**PROVIDED DATA:**
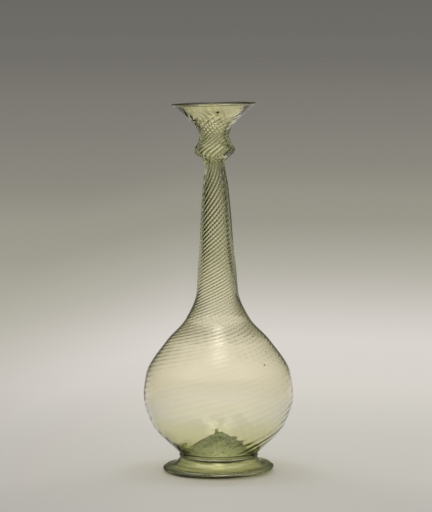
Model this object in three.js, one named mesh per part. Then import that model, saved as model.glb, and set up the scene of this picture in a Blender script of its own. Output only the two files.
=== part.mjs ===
// A ribbed glass bottle: one blown vessel, twisted while hot, on a foot of glass that was added to it.
// Millimetres, +Z up. The origin is on the surface that the bottle stands on, at the middle of the foot.
import * as THREE from "three";

// Main sizes. The others below are taken from them.
const bottleHeight = 250;
const jointHeight = 11;
const bellyRadius = 50.9;
const neckRadius = 14;
const collarRadius = 13.6;
const mouthRadius = 28.4;
const jointRadius = 24.8;

// Climb from each of the vessel's stations to the next one up, as shares of the whole climb.
const lowerBellyRiseShare = 22;
const bellyRiseShare = 19;
const upperBellyRiseShare = 14.5;
const shoulderRiseShare = 22.5;
const neckRootRiseShare = 14.5;
const neckFootRiseShare = 18.5;
const neckLowerRiseShare = 15;
const neckMiddleRiseShare = 12.5;
const neckUpperRiseShare = 45;
const neckTopRiseShare = 13.8;
const collarUndersideRiseShare = 7.2;
const collarRiseShare = 3.3;
const waistRiseShare = 8.8;
const throatRiseShare = 9;
const funnelRiseShare = 4.4;
const lipRiseShare = 7.7;

// Outer radii at the stations, as shares of the main radius nearest to them.
const lowerBellyShare = 0.89;
const upperBellyShare = 0.963;
const shoulderShare = 0.686;
const neckRootShare = 0.428;
const neckLowerShare = 0.921;
const neckMiddleShare = 0.829;
const neckUpperShare = 0.6;
const neckTopShare = 0.464;
const collarUndersideShare = 0.831;
const waistShare = 0.713;
const throatShare = 0.514;
const funnelShare = 0.687;

// Wall of the vessel.
const jointWall = 2.6;
const bellyWall = 1.2;
const shoulderWall = 1.3;
const neckWall = 1.6;
const collarWall = 1.8;
const lipWall = 1.5;

// Ribs, which the gather took from a dip mould. The angle is how steeply a rib climbs, seen from the side.
const ribCount = 20;
const pointsPerRib = 2;
const jointRibDepth = 0.16;
const bellyRibDepth = 0.03;
const shoulderRibDepth = 0.1;
const neckRibDepth = 0.16;
const collarRibDepth = 0.32;
const throatRibDepth = 0.18;
const lipRibDepth = 0.03;
const jointRibAngle = 36;
const bellyRibAngle = 14;
const shoulderRibAngle = 11.5;
const neckRootRibAngle = 18;
const neckLowerRibAngle = 30;
const neckMiddleRibAngle = 36;
const neckUpperRibAngle = 62;
const neckTopRibAngle = 77;
const collarRibAngle = 35;
const waistRibAngle = 40;
const neckFootRibAngle = 25.5;
const throatRibAngle = 34;

// Lean: the hot neck sank a little to one side, more and more towards the mouth.
const mouthLean = 3.5;
const leanPower = 1.7;

// Kick: the vessel's bottom, pushed up into a ribbed cone.
const kickRadius = 21.6;
const kickHeight = 14.4;
const kickTipRadius = 3.2;
const kickTipDrop = 0.7;
const kickKneeRadius = 10.4;
const kickKneeDrop = 4.8;
const kickWall = 2.3;
const kickRibDepth = 0.4;
const kickTurn = 1.6;
const heelThickness = 3.1;
const heelDrop = 1.3;

// Foot: a second gather, drawn out into a splayed ring with a rolled hem.
const seatClearance = 0.3;
const footBeadRise = 0.9;
const footBeadRadius = 27;
const footHemRadius = 37.6;
const footHemThickness = 3.2;
const footHemWidth = 3.4;
const footHemFlatWidth = 1.7;
const footWall = 2.4;
const footBoreRadius = 20.6;
const footSegments = 52;

// Scar of broken glass where the working rod was knocked off, under the tip of the kick.
const scarRadius = 6.4;
const scarThickness = 1.5;
const scarRoughness = 0.35;
const scarSegments = 20;

// Spacing of the rings of facets.
const ribStepAngle = 18;
const outerRingSpan = 13;
const innerRingSpan = 11;
const lipSteps = 4;
const walkSteps = 3000;

const glass = {
  vessel: new THREE.MeshStandardMaterial({ color: 0xc9cba0, roughness: 0.05, metalness: 0 }),
  foot: new THREE.MeshStandardMaterial({ color: 0x9aa35c, roughness: 0.06, metalness: 0 }),
  scar: new THREE.MeshStandardMaterial({ color: 0x8f9a63, roughness: 0.35, metalness: 0 }),
};

// A smooth curve through points that never swings past them, as a function of the first coordinate.
function fairCurve(points) {
  const gaps = points.slice(1).map(([x], i) => x - points[i][0]);
  const slopes = points.slice(1).map(([, y], i) => (y - points[i][1]) / gaps[i]);
  const tangents = points.map((_, i) => {
    if (i === 0) return slopes[0];
    if (i === slopes.length) return slopes[i - 1];
    if (slopes[i - 1] * slopes[i] <= 0) return 0;
    const before = 2 * gaps[i] + gaps[i - 1];
    const after = gaps[i] + 2 * gaps[i - 1];
    return (before + after) / (before / slopes[i - 1] + after / slopes[i]);
  });
  return (x) => {
    const at = points.findLastIndex(([start]) => start <= x);
    const span = Math.min(points.length - 2, Math.max(0, at));
    const t = Math.min(1, Math.max(0, (x - points[span][0]) / gaps[span]));
    const rest = 1 - t;
    return (
      points[span][1] * (1 + 2 * t) * rest * rest +
      tangents[span] * gaps[span] * t * rest * rest +
      points[span + 1][1] * (3 - 2 * t) * t * t -
      tangents[span + 1] * gaps[span] * rest * t * t
    );
  };
}

// The vessel's stations, from the joint with the foot up to the lip. Each holds its rise, outer radius,
// wall, rib depth and rib angle.
const stations = [
  [0, jointRadius, jointWall, jointRibDepth, jointRibAngle],
  [lowerBellyRiseShare, bellyRadius * lowerBellyShare, null, null, null],
  [bellyRiseShare, bellyRadius, bellyWall, bellyRibDepth, bellyRibAngle],
  [upperBellyRiseShare, bellyRadius * upperBellyShare, null, null, null],
  [shoulderRiseShare, bellyRadius * shoulderShare, shoulderWall, shoulderRibDepth, shoulderRibAngle],
  [neckRootRiseShare, bellyRadius * neckRootShare, null, null, neckRootRibAngle],
  [neckFootRiseShare, neckRadius, neckWall, neckRibDepth, neckFootRibAngle],
  [neckLowerRiseShare, neckRadius * neckLowerShare, null, null, neckLowerRibAngle],
  [neckMiddleRiseShare, neckRadius * neckMiddleShare, null, null, neckMiddleRibAngle],
  [neckUpperRiseShare, neckRadius * neckUpperShare, null, null, neckUpperRibAngle],
  [neckTopRiseShare, neckRadius * neckTopShare, neckWall, neckRibDepth, neckTopRibAngle],
  [collarUndersideRiseShare, collarRadius * collarUndersideShare, null, null, null],
  [collarRiseShare, collarRadius, collarWall, collarRibDepth, collarRibAngle],
  [waistRiseShare, collarRadius * waistShare, null, null, waistRibAngle],
  [throatRiseShare, mouthRadius * throatShare, null, throatRibDepth, throatRibAngle],
  [funnelRiseShare, mouthRadius * funnelShare, null, null, null],
  [lipRiseShare, mouthRadius, lipWall, lipRibDepth, throatRibAngle],
];
const leanSlope = (mouthLean * leanPower) / (bottleHeight - jointHeight);
const lipHeight = bottleHeight - lipWall / 2 - leanSlope * mouthRadius;
const climbOf = (count) => stations.slice(0, count).reduce((sum, [rise]) => sum + rise, 0);
const heights = stations.map(
  (_, i) => jointHeight + ((lipHeight - jointHeight) * climbOf(i + 1)) / climbOf(stations.length),
);

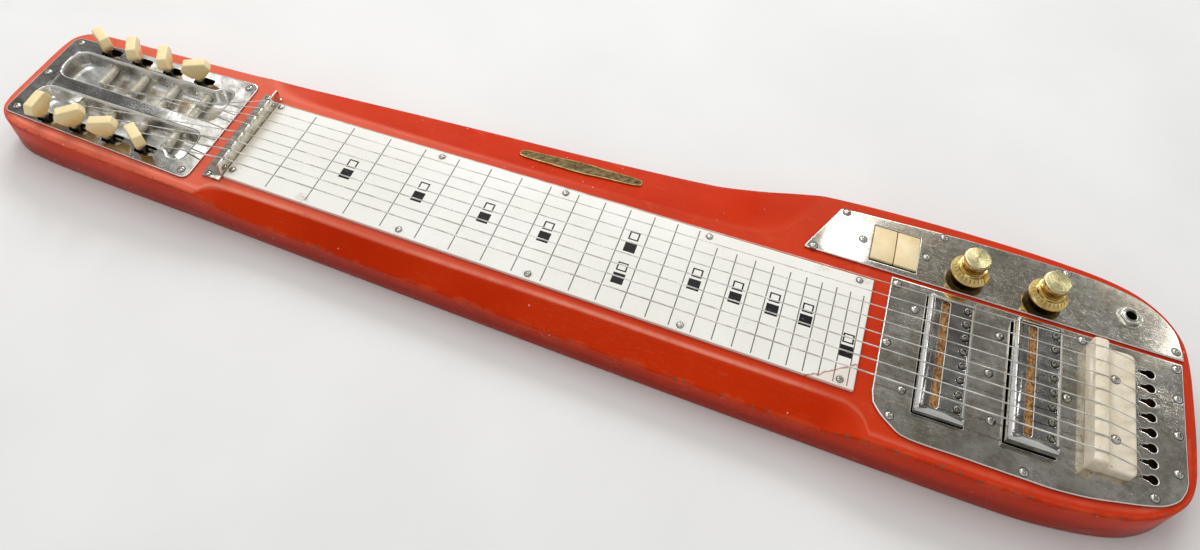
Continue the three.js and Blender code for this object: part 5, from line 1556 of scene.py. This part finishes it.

**TASK GOAL:** Work out how many lines in the records above hold the string "scene", then give only that count.

**EXERCISE RESPONSE:** 2